I remember reading that Toren Smith was surprised that his Japanese translations sold so much more at other publishers and suspected that something was up and asked to see the accounting details from Eclipse.

This was around the time that editor-in-chief cat ⊕ yronwode and publisher (and owner) Dean Mullaney were getting divorced, so things might perhaps have been more chaotic than usual in the offices. In any case, the story as I remember it, but can’t verify now, because I can’t find the quotes, is that allegedly he received back two sets of accounting books: One copy of what he’d already been told the sales were, and the real books, that showed much higher sales numbers.

He then sued Eclipse.

Comics Journal #172:

In December of last year, Toren Smith and his company Studio Proteus filed a lawsuit against Dean and Jan Mullaney of Eclipse for past due advances and royalties. The suit, filed in California Superior Court, was seeking $150,561 for money owed to Smith and four Japanese companies, and also sought $1 million in punitive damages to compensate Smith for “the malicious and oppressive actions and conduct of the defendants.”

Smith translated and packaged several Japanese books for Eclipse from 1988-1992, including Dirty Pair (licensed from Studio Nue), Appleseed and Black Magic (from Seishinsha), Lost Continent (from Akihiro Yamada), and Cyber 7 (from Shuppansha). The four Japanese companies assigned Smith all Of their claims against Eclipse, which is named the “alter ego” of Dean and Jan in the suit. Smith and his lawyer, Stephen Hollman of Pettit & Martin, declined to comment to the Journal, but the public record speaks clearly.
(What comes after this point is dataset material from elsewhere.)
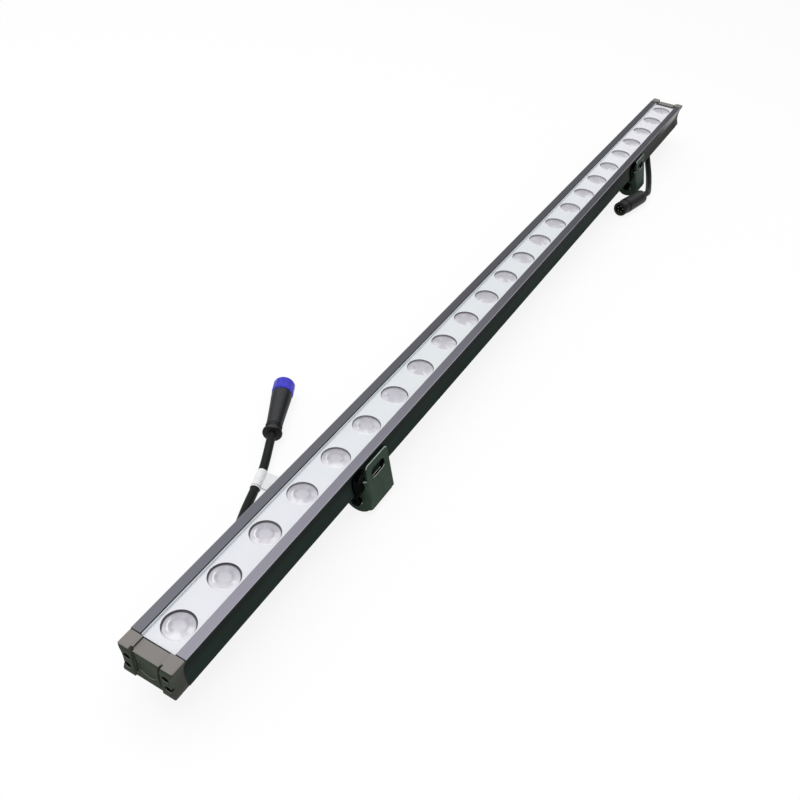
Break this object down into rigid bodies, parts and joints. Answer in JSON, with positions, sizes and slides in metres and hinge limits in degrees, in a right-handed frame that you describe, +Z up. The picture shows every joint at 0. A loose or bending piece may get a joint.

On Sept. 30, a judgment was ruled in the case stating, “IT IS HEREBY ORDERED, ADJUDGED, AND DECREED that judgment is this action be entered in favor of plaintiff, Toren Smith, and against defendant, Eclipse Enterprises, Inc in the amount of $122,328.59.”

Dean Mullaney then let Eclipse go bankrupt, and Smith paid the Japanese rights holders out of his own pocket the money that was owed to them.

We’ll return to the bankruptcy again closer to the end of this blog series.